The city of St. Albans, Vermont, was founded as a railroad town. At its peak, more than 200 trains passed through the town per day. A local gym, Train Station: Fitness in Motion, honors that history with its namesake.

“Train Station: Fitness in Motion has actually been around for almost 20 years,” said Ben Cote, who co-owns the gym with his wife, Lyndsi. “Train Station: Fitness in Motion is a slight play on words due to St. Albans and its railroad history.”

Although the gym has been around for nearly two decades, Ben and Lyndsi are newcomers to the facility. In September 2014, soon after graduating from college, the pair stumbled across an opportunity to take over Train Station: Fitness in Motion.

“We were able to make our dream of owning a local gym a reality much sooner in life than expected,” said Ben. “I guess the thought of being so young and only a few years out of college, I just didn’t think it would be feasible financially. My wife and I sat down and mapped out a plan to get us there and to make it happen. There were a few hurdles and obstacles in the way, but we got through them and were able to become new owners of a gym.”

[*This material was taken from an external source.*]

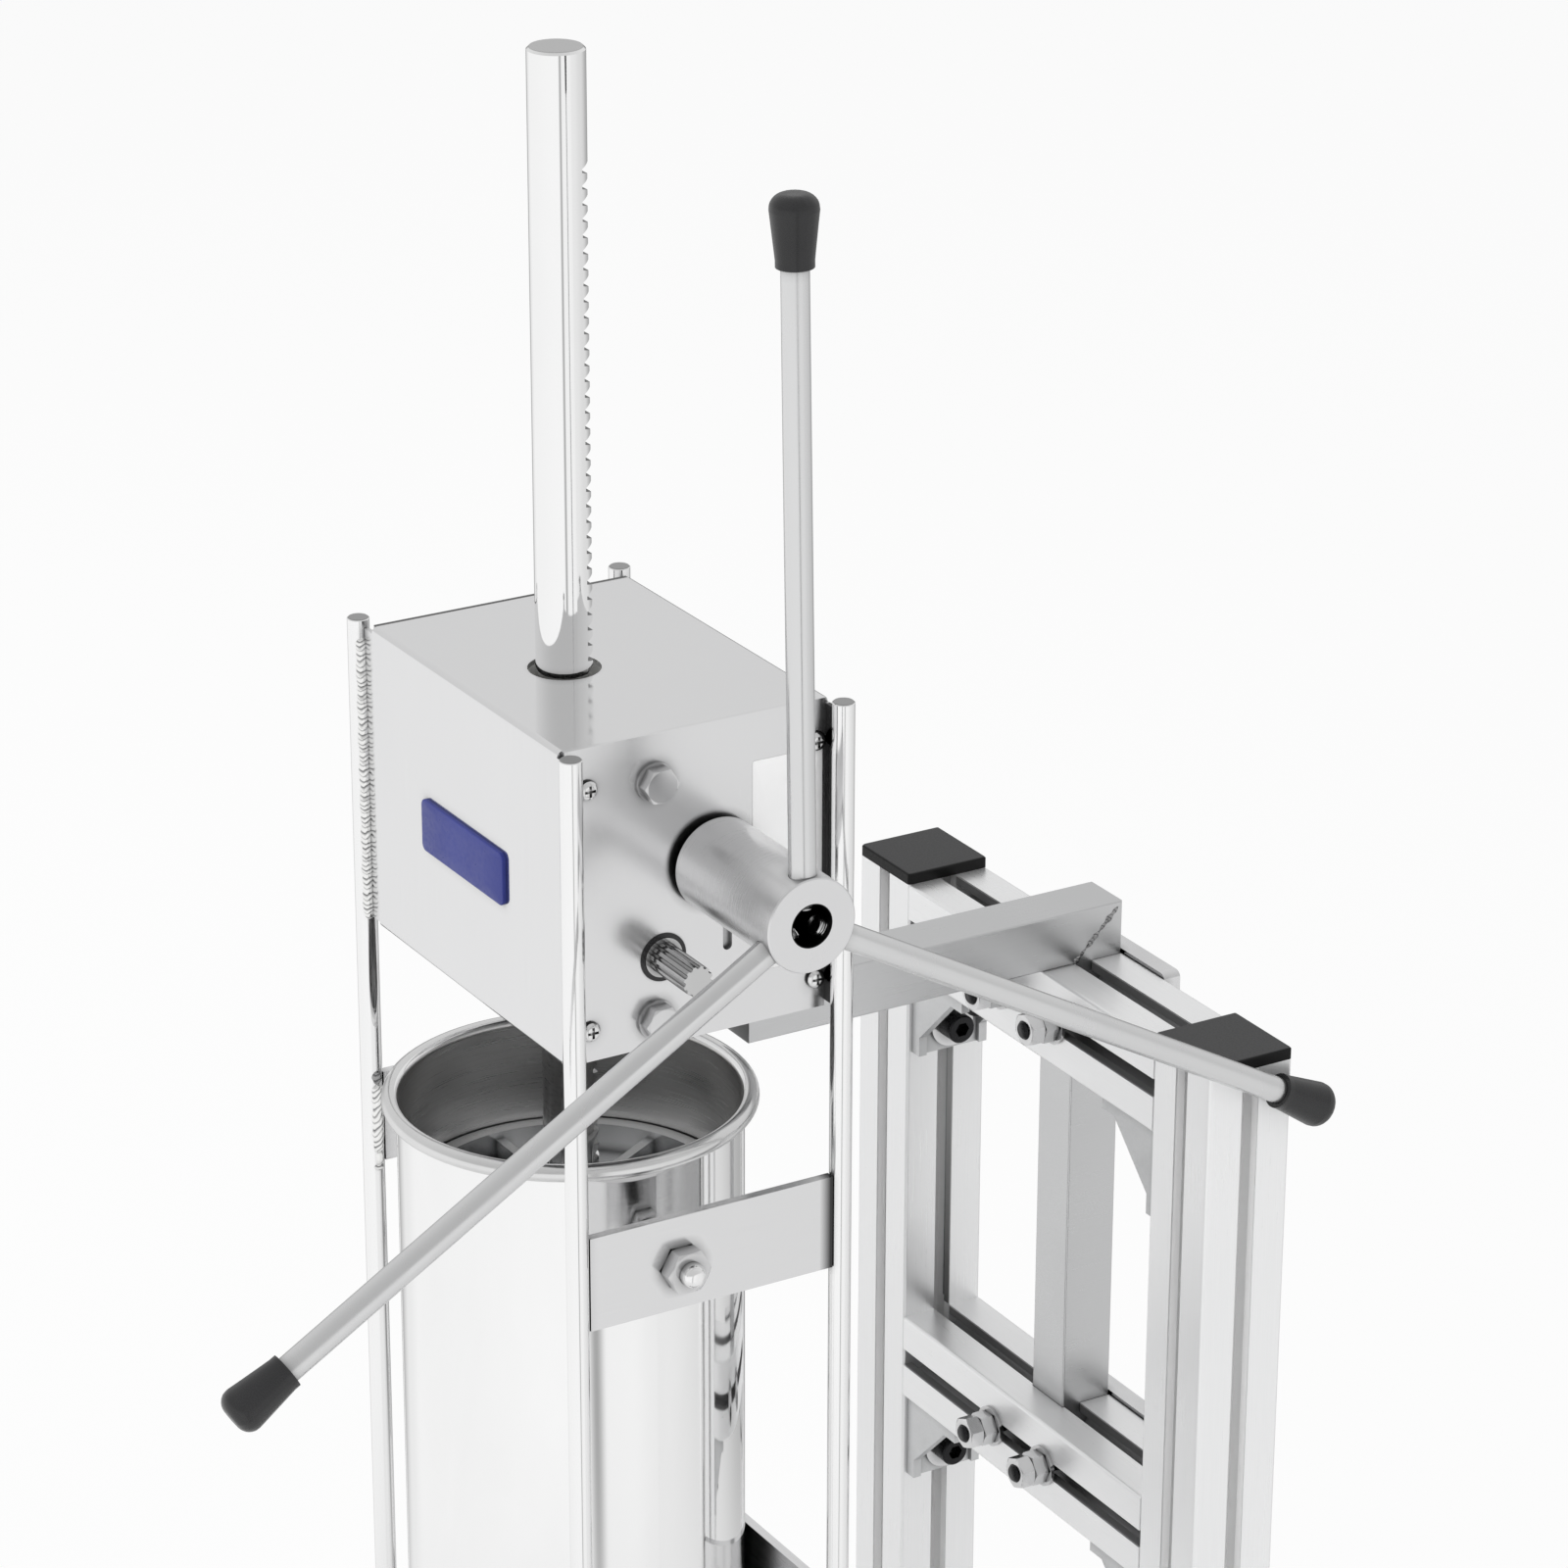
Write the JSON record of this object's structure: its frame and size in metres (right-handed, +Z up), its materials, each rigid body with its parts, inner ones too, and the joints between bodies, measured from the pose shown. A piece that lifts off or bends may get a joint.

Now, one of the hurdles is figuring out how to differentiate from big-box, national facilities. As a solution, Ben researched what other gyms were doing, to discover new programs to bring to their business. “That is how we found barre, PiYo and hip hop,” said Ben. “We focused on our core group of members and are working toward catering to their fitness styles as far as equipment goes, while trying to bring in classes that aren’t offered anywhere else in the area.”

As new owners, Ben and Lyndsi take pride in creating a tight-knit and welcoming community. “The main keys to our gym’s success is listening to our members,” he said. “Bringing in programs they wish to see in the area and maintaining a friendly, inviting atmosphere, which makes coming to the gym a little less intimidating.”

The co-owners have been a part of the community since they were kids. Both were athletes, and as a result enjoy supporting local teams by attending games and helping with preseason training.

Although fairly new to health club ownership, Ben said he has already learned a few lessons. “Be honest, personable and pay attention to detail,” he said. “Get to know your members. Oftentimes small gestures can go a long way and make a big impact. Don’t be afraid of change, and listen to members’ feedback.”

The biggest lesson has been learning how to say no. “As new owners we had a hard time saying no,” explained Ben. “We were constantly trying to please everyone, and we soon realized that we can’t. We had to decide which direction we wanted to go and stick to our goals and vision. I think having goals and a vision for your business is something your members will respect, which makes saying no much easier, when it’s a decision to get the club closer to the end goal.”